== Exercise requirements ==
Locate and copy all lines bearing the word "with".

== Supplied information ==

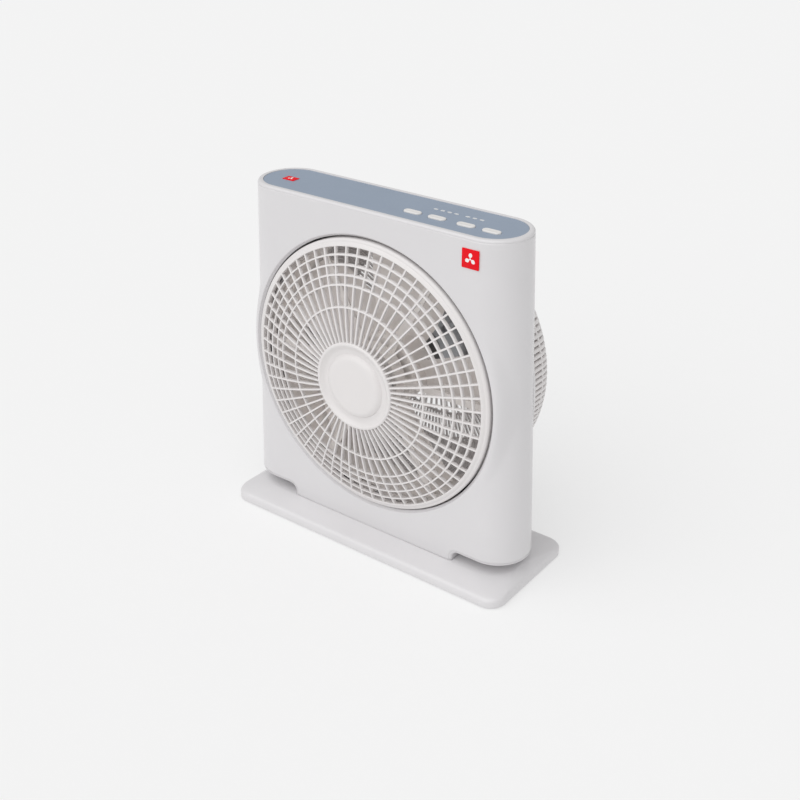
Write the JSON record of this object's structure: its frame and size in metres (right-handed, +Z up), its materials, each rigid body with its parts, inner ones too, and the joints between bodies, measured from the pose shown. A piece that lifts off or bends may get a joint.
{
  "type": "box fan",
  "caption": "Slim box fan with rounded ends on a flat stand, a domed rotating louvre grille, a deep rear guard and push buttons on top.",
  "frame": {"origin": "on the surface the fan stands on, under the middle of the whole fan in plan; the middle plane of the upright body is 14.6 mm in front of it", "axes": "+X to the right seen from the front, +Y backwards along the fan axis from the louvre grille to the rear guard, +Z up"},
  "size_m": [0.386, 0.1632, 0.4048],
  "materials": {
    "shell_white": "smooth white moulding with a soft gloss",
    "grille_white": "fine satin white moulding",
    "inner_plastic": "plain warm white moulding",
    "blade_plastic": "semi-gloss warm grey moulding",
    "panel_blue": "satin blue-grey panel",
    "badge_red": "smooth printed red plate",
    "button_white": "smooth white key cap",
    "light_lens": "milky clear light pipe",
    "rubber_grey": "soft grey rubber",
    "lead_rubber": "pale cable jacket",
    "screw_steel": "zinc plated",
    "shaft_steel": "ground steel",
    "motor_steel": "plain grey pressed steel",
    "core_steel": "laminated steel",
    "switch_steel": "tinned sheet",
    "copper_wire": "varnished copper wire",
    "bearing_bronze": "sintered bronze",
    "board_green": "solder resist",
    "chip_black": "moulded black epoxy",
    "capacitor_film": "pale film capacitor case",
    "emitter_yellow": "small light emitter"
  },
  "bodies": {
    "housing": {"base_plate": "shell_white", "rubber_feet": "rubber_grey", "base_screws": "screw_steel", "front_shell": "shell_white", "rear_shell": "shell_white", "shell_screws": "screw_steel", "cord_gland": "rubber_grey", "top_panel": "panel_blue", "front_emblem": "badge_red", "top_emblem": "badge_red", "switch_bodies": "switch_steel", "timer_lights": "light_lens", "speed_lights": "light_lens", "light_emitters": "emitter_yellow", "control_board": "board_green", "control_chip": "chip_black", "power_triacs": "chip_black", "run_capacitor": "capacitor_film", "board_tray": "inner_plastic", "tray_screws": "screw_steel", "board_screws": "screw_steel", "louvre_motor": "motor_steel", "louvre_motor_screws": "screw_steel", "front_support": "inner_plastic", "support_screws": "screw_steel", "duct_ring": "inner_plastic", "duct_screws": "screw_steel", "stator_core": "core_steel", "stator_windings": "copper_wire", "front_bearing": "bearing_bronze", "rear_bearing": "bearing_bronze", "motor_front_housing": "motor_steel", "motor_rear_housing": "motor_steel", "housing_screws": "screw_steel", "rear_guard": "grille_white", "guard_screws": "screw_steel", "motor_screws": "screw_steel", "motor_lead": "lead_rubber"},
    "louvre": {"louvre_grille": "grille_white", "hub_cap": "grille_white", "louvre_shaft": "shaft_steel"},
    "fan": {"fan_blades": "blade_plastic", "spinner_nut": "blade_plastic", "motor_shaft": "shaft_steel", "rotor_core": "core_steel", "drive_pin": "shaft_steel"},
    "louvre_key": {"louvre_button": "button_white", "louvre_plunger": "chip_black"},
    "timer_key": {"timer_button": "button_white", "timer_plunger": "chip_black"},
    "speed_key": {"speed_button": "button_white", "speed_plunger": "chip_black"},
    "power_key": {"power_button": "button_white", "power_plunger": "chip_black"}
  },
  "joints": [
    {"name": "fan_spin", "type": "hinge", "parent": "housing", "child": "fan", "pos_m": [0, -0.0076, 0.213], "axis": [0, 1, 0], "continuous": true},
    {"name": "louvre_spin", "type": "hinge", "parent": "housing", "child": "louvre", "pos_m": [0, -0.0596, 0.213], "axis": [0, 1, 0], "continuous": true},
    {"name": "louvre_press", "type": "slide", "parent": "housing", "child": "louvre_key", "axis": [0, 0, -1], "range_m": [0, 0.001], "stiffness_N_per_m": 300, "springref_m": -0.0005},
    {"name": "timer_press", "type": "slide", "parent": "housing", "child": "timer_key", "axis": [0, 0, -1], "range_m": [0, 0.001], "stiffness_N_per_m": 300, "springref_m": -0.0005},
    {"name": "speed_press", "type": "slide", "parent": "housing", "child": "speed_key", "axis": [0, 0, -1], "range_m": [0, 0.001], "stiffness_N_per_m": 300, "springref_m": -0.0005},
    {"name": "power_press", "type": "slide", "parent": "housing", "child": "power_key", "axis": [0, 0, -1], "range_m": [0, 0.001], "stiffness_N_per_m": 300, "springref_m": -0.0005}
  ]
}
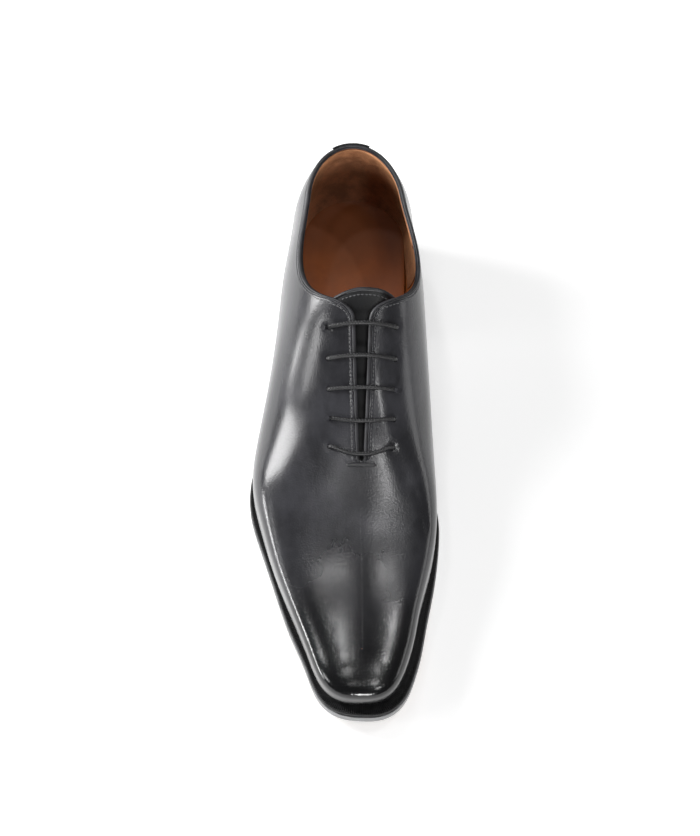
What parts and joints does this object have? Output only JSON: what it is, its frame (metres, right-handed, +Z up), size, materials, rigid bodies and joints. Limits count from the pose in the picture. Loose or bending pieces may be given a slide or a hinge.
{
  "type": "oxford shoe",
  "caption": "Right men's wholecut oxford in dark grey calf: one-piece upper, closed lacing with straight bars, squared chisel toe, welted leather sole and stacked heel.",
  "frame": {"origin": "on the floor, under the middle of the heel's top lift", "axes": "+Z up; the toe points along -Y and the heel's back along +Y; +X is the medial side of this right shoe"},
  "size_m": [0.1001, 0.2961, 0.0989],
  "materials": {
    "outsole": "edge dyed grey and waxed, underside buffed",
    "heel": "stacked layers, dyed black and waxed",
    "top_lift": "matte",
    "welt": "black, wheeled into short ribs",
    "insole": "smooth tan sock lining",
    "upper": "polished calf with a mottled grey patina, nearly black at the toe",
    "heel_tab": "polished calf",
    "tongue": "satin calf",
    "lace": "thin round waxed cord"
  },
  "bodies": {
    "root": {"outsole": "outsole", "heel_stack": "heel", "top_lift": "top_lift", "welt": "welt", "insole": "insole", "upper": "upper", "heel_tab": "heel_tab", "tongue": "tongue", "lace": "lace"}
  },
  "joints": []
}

--

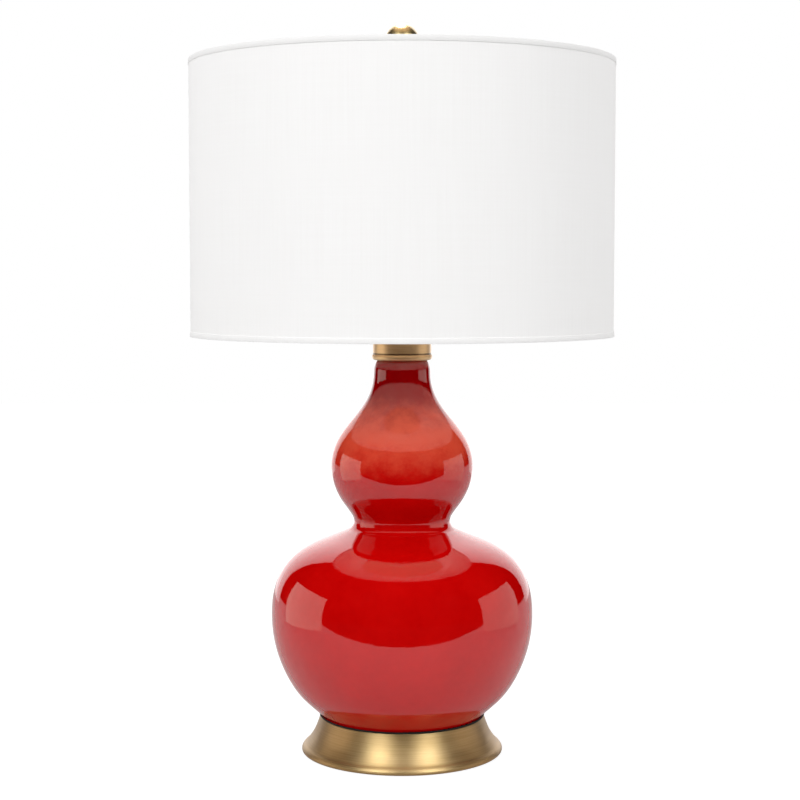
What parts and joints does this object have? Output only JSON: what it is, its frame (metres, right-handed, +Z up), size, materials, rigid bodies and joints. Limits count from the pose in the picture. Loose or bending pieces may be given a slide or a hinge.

== Response ==
Write the JSON record of this object's structure: its frame and size in metres (right-handed, +Z up), its materials, each rigid body with its parts, inner ones too, and the joints between bodies, measured from the pose shown. A piece that lifts off or bends may get a joint.
  "caption": "Slim box fan with rounded ends on a flat stand, a domed rotating louvre grille, a deep rear guard and push buttons on top.",
    "shell_white": "smooth white moulding with a soft gloss",
  "caption": "Right men's wholecut oxford in dark grey calf: one-piece upper, closed lacing with straight bars, squared chisel toe, welted leather sole and stacked heel.",
    "upper": "polished calf with a mottled grey patina, nearly black at the toe",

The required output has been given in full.